Task requirements
Below is a listing; copy all of it exactly.

Given material
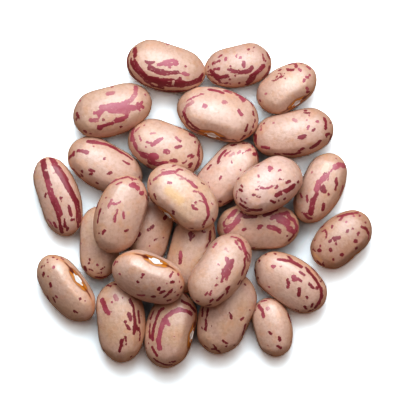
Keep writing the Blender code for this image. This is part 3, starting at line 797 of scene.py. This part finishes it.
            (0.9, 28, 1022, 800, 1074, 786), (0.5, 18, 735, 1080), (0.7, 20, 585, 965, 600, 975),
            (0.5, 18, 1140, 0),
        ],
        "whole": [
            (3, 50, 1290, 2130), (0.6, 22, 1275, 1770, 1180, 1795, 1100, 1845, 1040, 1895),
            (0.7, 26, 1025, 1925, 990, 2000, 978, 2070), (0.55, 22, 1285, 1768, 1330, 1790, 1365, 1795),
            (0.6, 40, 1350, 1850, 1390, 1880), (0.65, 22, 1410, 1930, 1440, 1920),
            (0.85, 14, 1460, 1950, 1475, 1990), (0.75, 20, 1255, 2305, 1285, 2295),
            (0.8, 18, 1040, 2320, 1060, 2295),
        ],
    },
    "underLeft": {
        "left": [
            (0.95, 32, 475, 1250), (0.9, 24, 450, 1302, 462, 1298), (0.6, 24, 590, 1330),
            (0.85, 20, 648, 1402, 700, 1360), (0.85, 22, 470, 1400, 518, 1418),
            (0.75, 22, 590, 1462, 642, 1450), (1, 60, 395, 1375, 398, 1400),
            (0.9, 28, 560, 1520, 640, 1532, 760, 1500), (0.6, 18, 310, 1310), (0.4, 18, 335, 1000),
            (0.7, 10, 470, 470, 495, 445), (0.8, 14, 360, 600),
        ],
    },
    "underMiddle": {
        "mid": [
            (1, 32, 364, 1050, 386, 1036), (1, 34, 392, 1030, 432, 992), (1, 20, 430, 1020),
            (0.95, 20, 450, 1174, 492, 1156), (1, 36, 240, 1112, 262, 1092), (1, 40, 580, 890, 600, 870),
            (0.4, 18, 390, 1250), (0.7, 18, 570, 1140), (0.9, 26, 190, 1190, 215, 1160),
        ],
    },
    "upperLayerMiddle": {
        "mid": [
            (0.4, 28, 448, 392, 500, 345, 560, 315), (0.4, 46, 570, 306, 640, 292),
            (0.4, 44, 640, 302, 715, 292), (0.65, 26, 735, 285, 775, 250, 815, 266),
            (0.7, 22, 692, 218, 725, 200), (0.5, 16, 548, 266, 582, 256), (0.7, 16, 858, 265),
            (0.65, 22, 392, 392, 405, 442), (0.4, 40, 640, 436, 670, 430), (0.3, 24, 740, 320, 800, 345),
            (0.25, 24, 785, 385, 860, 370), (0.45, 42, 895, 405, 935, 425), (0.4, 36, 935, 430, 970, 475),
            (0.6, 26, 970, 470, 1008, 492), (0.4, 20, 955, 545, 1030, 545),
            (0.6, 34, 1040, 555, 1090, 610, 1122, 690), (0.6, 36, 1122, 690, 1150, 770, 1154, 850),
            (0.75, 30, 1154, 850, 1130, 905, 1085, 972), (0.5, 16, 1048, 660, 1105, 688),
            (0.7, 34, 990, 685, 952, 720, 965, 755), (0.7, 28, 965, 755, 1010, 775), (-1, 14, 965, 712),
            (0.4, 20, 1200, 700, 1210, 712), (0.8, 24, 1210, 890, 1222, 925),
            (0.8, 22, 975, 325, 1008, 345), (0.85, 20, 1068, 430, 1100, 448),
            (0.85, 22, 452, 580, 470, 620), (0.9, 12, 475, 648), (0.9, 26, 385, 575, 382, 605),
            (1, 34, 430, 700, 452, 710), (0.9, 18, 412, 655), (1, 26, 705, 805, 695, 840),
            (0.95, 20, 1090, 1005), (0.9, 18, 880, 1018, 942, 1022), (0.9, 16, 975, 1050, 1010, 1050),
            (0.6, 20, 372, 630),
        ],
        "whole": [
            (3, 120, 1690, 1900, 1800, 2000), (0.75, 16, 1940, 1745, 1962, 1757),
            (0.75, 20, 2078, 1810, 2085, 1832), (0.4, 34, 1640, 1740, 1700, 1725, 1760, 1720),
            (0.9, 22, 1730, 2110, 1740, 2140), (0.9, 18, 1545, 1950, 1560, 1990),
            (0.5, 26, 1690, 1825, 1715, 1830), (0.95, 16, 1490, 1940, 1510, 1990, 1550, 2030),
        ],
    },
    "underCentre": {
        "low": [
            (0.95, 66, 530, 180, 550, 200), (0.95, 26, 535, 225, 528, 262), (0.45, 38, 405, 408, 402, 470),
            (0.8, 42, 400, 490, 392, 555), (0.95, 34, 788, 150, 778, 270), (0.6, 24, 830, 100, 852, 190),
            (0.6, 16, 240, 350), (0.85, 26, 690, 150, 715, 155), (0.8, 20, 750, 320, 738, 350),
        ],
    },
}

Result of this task
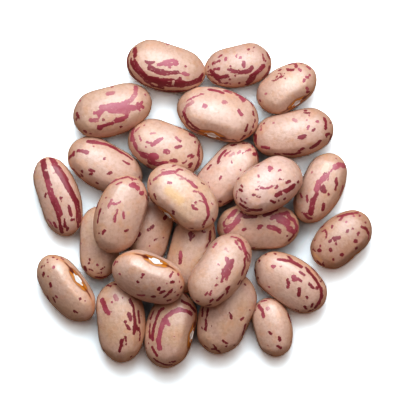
Keep writing the Blender code for this image. This is part 3, starting at line 797 of scene.py. This part finishes it.
            (0.9, 28, 1022, 800, 1074, 786), (0.5, 18, 735, 1080), (0.7, 20, 585, 965, 600, 975),
            (0.5, 18, 1140, 0),
        ],
        "whole": [
            (3, 50, 1290, 2130), (0.6, 22, 1275, 1770, 1180, 1795, 1100, 1845, 1040, 1895),
            (0.7, 26, 1025, 1925, 990, 2000, 978, 2070), (0.55, 22, 1285, 1768, 1330, 1790, 1365, 1795),
            (0.6, 40, 1350, 1850, 1390, 1880), (0.65, 22, 1410, 1930, 1440, 1920),
            (0.85, 14, 1460, 1950, 1475, 1990), (0.75, 20, 1255, 2305, 1285, 2295),
            (0.8, 18, 1040, 2320, 1060, 2295),
        ],
    },
    "underLeft": {
        "left": [
            (0.95, 32, 475, 1250), (0.9, 24, 450, 1302, 462, 1298), (0.6, 24, 590, 1330),
            (0.85, 20, 648, 1402, 700, 1360), (0.85, 22, 470, 1400, 518, 1418),
            (0.75, 22, 590, 1462, 642, 1450), (1, 60, 395, 1375, 398, 1400),
            (0.9, 28, 560, 1520, 640, 1532, 760, 1500), (0.6, 18, 310, 1310), (0.4, 18, 335, 1000),
            (0.7, 10, 470, 470, 495, 445), (0.8, 14, 360, 600),
        ],
    },
    "underMiddle": {
        "mid": [
            (1, 32, 364, 1050, 386, 1036), (1, 34, 392, 1030, 432, 992), (1, 20, 430, 1020),
            (0.95, 20, 450, 1174, 492, 1156), (1, 36, 240, 1112, 262, 1092), (1, 40, 580, 890, 600, 870),
            (0.4, 18, 390, 1250), (0.7, 18, 570, 1140), (0.9, 26, 190, 1190, 215, 1160),
        ],
    },
    "upperLayerMiddle": {
        "mid": [
            (0.4, 28, 448, 392, 500, 345, 560, 315), (0.4, 46, 570, 306, 640, 292),
            (0.4, 44, 640, 302, 715, 292), (0.65, 26, 735, 285, 775, 250, 815, 266),
            (0.7, 22, 692, 218, 725, 200), (0.5, 16, 548, 266, 582, 256), (0.7, 16, 858, 265),
            (0.65, 22, 392, 392, 405, 442), (0.4, 40, 640, 436, 670, 430), (0.3, 24, 740, 320, 800, 345),
            (0.25, 24, 785, 385, 860, 370), (0.45, 42, 895, 405, 935, 425), (0.4, 36, 935, 430, 970, 475),
            (0.6, 26, 970, 470, 1008, 492), (0.4, 20, 955, 545, 1030, 545),
            (0.6, 34, 1040, 555, 1090, 610, 1122, 690), (0.6, 36, 1122, 690, 1150, 770, 1154, 850),
            (0.75, 30, 1154, 850, 1130, 905, 1085, 972), (0.5, 16, 1048, 660, 1105, 688),
            (0.7, 34, 990, 685, 952, 720, 965, 755), (0.7, 28, 965, 755, 1010, 775), (-1, 14, 965, 712),
            (0.4, 20, 1200, 700, 1210, 712), (0.8, 24, 1210, 890, 1222, 925),
            (0.8, 22, 975, 325, 1008, 345), (0.85, 20, 1068, 430, 1100, 448),
            (0.85, 22, 452, 580, 470, 620), (0.9, 12, 475, 648), (0.9, 26, 385, 575, 382, 605),
            (1, 34, 430, 700, 452, 710), (0.9, 18, 412, 655), (1, 26, 705, 805, 695, 840),
            (0.95, 20, 1090, 1005), (0.9, 18, 880, 1018, 942, 1022), (0.9, 16, 975, 1050, 1010, 1050),
            (0.6, 20, 372, 630),
        ],
        "whole": [
            (3, 120, 1690, 1900, 1800, 2000), (0.75, 16, 1940, 1745, 1962, 1757),
            (0.75, 20, 2078, 1810, 2085, 1832), (0.4, 34, 1640, 1740, 1700, 1725, 1760, 1720),
            (0.9, 22, 1730, 2110, 1740, 2140), (0.9, 18, 1545, 1950, 1560, 1990),
            (0.5, 26, 1690, 1825, 1715, 1830), (0.95, 16, 1490, 1940, 1510, 1990, 1550, 2030),
        ],
    },
    "underCentre": {
        "low": [
            (0.95, 66, 530, 180, 550, 200), (0.95, 26, 535, 225, 528, 262), (0.45, 38, 405, 408, 402, 470),
            (0.8, 42, 400, 490, 392, 555), (0.95, 34, 788, 150, 778, 270), (0.6, 24, 830, 100, 852, 190),
            (0.6, 16, 240, 350), (0.85, 26, 690, 150, 715, 155), (0.8, 20, 750, 320, 738, 350),
        ],
    },
}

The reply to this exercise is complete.